Property tax-cut fate hard to call, with only two full weeks before vote

Jan 14, 2008

Property tax-cut fate hard to call, with only two full weeks before vote



By Linda Kleindienst
Tallahassee Bureau Chief


January 13, 2008




It was supposed to be a no-brainer. Give Florida voters a chance to cut their taxes and they will, case closed.


But with just over two weeks before the fate of Amendment 1 is decided, the future — and the impact — of the much-heralded tax-cut package on the Jan. 29 ballot is murky.


Special interests have lined up on both sides, but many homeowners have been left in the middle, still wondering how to vote and whether their property taxes will drop as state politicians promised.


Polling to date shows public support hovering just below the 60 percent needed for passage.


Compared to previous constitutional amendment battles — such as high-speed rail, Everglades cleanup and slots — the fight over the tax package has been a relatively low-profile affair.


“It has been quiet,” said Lance deHaven-Smith, a public administration and policy professor from Florida State University. “Normally, if you have a high-visibility amendment, you have two dueling interest groups slugging it out.”


Only in recent days has the rhetoric begun to heat up, as proponents began a television ad campaign and opponents used mailers and planned rallies.


Out in front for the proponents is Gov. Charlie Crist, who hounded the Legislature into putting a tax plan before voters. Elected on the promise of tax reform, Crist has been traveling the state, giving speeches and meeting with homeowners to push the amendment, which he claims will help reignite home sales.


“We have a duty to make Florida affordable … when government takes less [from people], they have more to spend on their family,” Crist told state business leaders in Tallahassee last week.


Other backers of the amendment include Realtors, developers, builders, power companies and some of the largest owners of land and timber — those who could save the most with even a slight reduction in property taxes or a cap on how much their property assessments can go up.


“When proponents of this tax amendment wanted to go out and get financial support for their cause, where did they start?” asked Sunrise Mayor Steve Feren, a former state legislator who is president of the Florida League of Mayors, which opposes the amendment. “Did they go to Stan in Port Charlotte? No, they went to Donald Trump in Manhattan.”

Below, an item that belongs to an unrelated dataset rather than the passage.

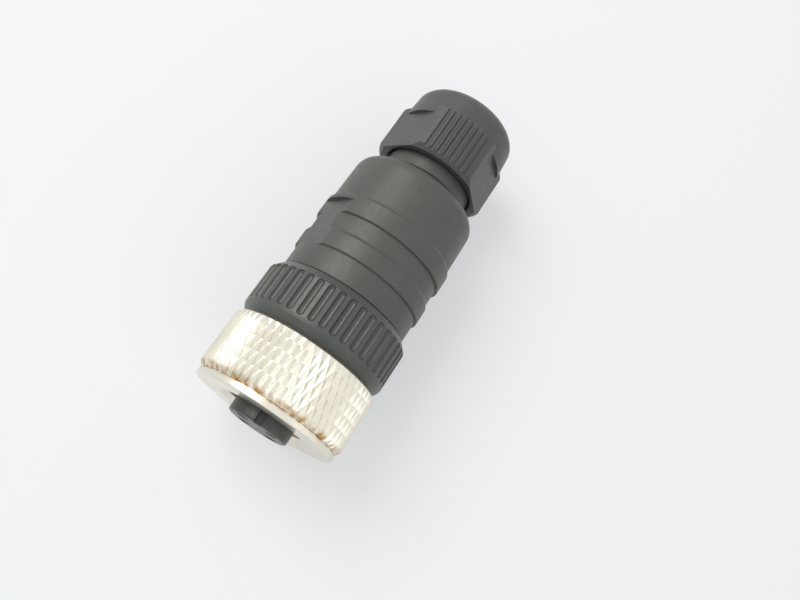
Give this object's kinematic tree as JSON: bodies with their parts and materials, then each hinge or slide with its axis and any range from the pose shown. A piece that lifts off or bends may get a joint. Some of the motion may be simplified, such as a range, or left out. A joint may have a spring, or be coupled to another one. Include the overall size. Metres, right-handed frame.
{
  "type": "circular sensor cable connector",
  "caption": "Straight round cable connector for sensors: knurled metal coupling nut, socket insert with keyway, ribbed plastic collar and shell, and cable gland.",
  "frame": {"origin": "on the common axis, at the front face of the coupling nut", "axes": "+X along the axis out of the mating end, +Z through the insert's keyway, +Y to complete a right-handed frame"},
  "size_m": [0.0499, 0.02, 0.02],
  "materials": {
    "nickel_brass": "satin nickel plating",
    "gilt_brass": "thin gold plating",
    "screw_steel": "zinc plated",
    "spring_steel": "bare spring steel",
    "black_rubber": "matt",
    "insert_plastic": "matt moulded",
    "cage_plastic": "matt moulded",
    "collar_plastic": "satin moulded",
    "housing_plastic": "satin moulded",
    "gland_plastic": "satin moulded"
  },
  "bodies": {
    "housing": {"housing": "housing_plastic"},
    "insert": {"contact_insert": "insert_plastic", "retaining_clip": "spring_steel", "mating_seal": "black_rubber", "socket_contact_1": "gilt_brass", "socket_contact_2": "gilt_brass", "socket_contact_3": "gilt_brass", "socket_contact_4": "gilt_brass"},
    "collar": {"grip_collar": "collar_plastic", "housing_seal": "black_rubber"},
    "nut": {"coupling_nut": "nickel_brass"},
    "screw_1": {"terminal_screw_1": "screw_steel"},
    "screw_2": {"terminal_screw_2": "screw_steel"},
    "screw_3": {"terminal_screw_3": "screw_steel"},
    "screw_4": {"terminal_screw_4": "screw_steel"},
    "cage": {"clamp_cage": "cage_plastic", "cable_seal": "black_rubber"},
    "gland": {"gland_nut": "gland_plastic"}
  },
  "joints": [
    {"name": "insert_slide", "type": "slide", "parent": "housing", "child": "insert", "axis": [1, 0, 0], "range_m": [0, 0.005]},
    {"name": "collar_turn", "type": "hinge", "parent": "insert", "child": "collar", "pos_m": [-0.01212, 0, 0], "axis": [1, 0, 0], "range_deg": [0, 1800.1]},
    {"name": "nut_turn", "type": "hinge", "parent": "insert", "child": "nut", "pos_m": [-0.0045, 0, 0], "axis": [1, 0, 0], "continuous": true},
    {"name": "cage_slide", "type": "slide", "parent": "housing", "child": "cage", "axis": [-1, 0, 0], "range_m": [0, 0.006]},
    {"name": "gland_turn", "type": "hinge", "parent": "cage", "child": "gland", "pos_m": [-0.04054, 0, 0], "axis": [-1, 0, 0], "range_deg": [0, 1440.1]},
    {"name": "screw_1_turn", "type": "hinge", "parent": "insert", "child": "screw_1", "pos_m": [-0.02024, 0.00318, 0.00318], "axis": [0, 0.7071, 0.7071], "continuous": true},
    {"name": "screw_2_turn", "type": "hinge", "parent": "insert", "child": "screw_2", "pos_m": [-0.02024, 0.00318, -0.00318], "axis": [0, 0.7071, -0.7071], "continuous": true},
    {"name": "screw_3_turn", "type": "hinge", "parent": "insert", "child": "screw_3", "pos_m": [-0.02024, -0.00318, -0.00318], "axis": [0, -0.7071, -0.7071], "continuous": true},
    {"name": "screw_4_turn", "type": "hinge", "parent": "insert", "child": "screw_4", "pos_m": [-0.02024, -0.00318, 0.00318], "axis": [0, -0.7071, 0.7071], "continuous": true}
  ],
  "couplings": [
    {"joint": "collar_turn", "follows": "insert_slide", "rad_per_m": 6283.2},
    {"joint": "gland_turn", "follows": "cage_slide", "rad_per_m": 4188.8}
  ]
}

Trump, who indeed hosted a $1,000-a-head-fundraiser for Yes On 1, pays about $1 million a year in property taxes on his $56 million Palm Beach mansion. Passage of the amendment would give second homeowners such as Trump future tax breaks by insuring the assessments on their homes would rise by no more than 10 percent a year. In 2006, the assessment on the Trump home went up by 35 percent.


Meanwhile, the average homeowner in the state would save about $240 — but only if local governments don’t raise taxes, which the proposed constitutional amendment would allow them to do, possibly obliterating the potential savings.


To date, Yes On 1 has raised $2.8 million for its campaign. The TV spot introduced last week features Crist during his 2007 inauguration lamenting the toll that high property insurance premiums and taxes have taken on Floridians. “This cannot, this will not stand,” he pledged.


On the other side are school boards, cities and mayors — as well as civic groups and unions, including those that represent teachers, firefighters, police and paramedics, who have formed a coalition known as Florida Is Our Home. The coalition, which represents 1 million union members, has raised about $915,000, with about half the money coming from teachers.


The opponents, who predict fewer police on the streets and slower response times by firefighters because of possible budget cuts, are relying on word of mouth, mailings to likely voters and community forums to explain the potential effects of the amendment on local government.


“We are increasingly getting calls from folks asking for speakers to participate in public forums, which is how we are counting on getting our message out,” said Karen Woodall, chairwoman of the coalition. “It’s always frustrating when you’re running a campaign that has fewer dollar resources than your opponent.”


On Friday, Florida TaxWatch, a government spending watchdog, released a report describing the proposed tax changes as unsatisfactory and likely to be detrimental.


Kurt Wenner, director of tax policy, said some of the proponents’ promises aren’t true.


Yes On 1 ads claim that the $25,000 homestead exemption will be doubled. But that’s only true for the purpose of city, county and special district tax bills — not for school taxes. Lower property taxes are promised with no mention that local governments can increase taxes without penalty.


“To call it tax reform is stretching it,” Wenner said. “A lot of people reading the bill recognize it isn’t all they thought it was.”


For those who do read it, there may be more confusion than understanding. Sunrise Mayor Feren said he read the ballot language at least four times before he understood it.


Such confusion could lead to the amendment’s downfall at the polls, deHaven-Smith said.


“Voters may not know the details, but if they think something stinks, they shy away,” he said.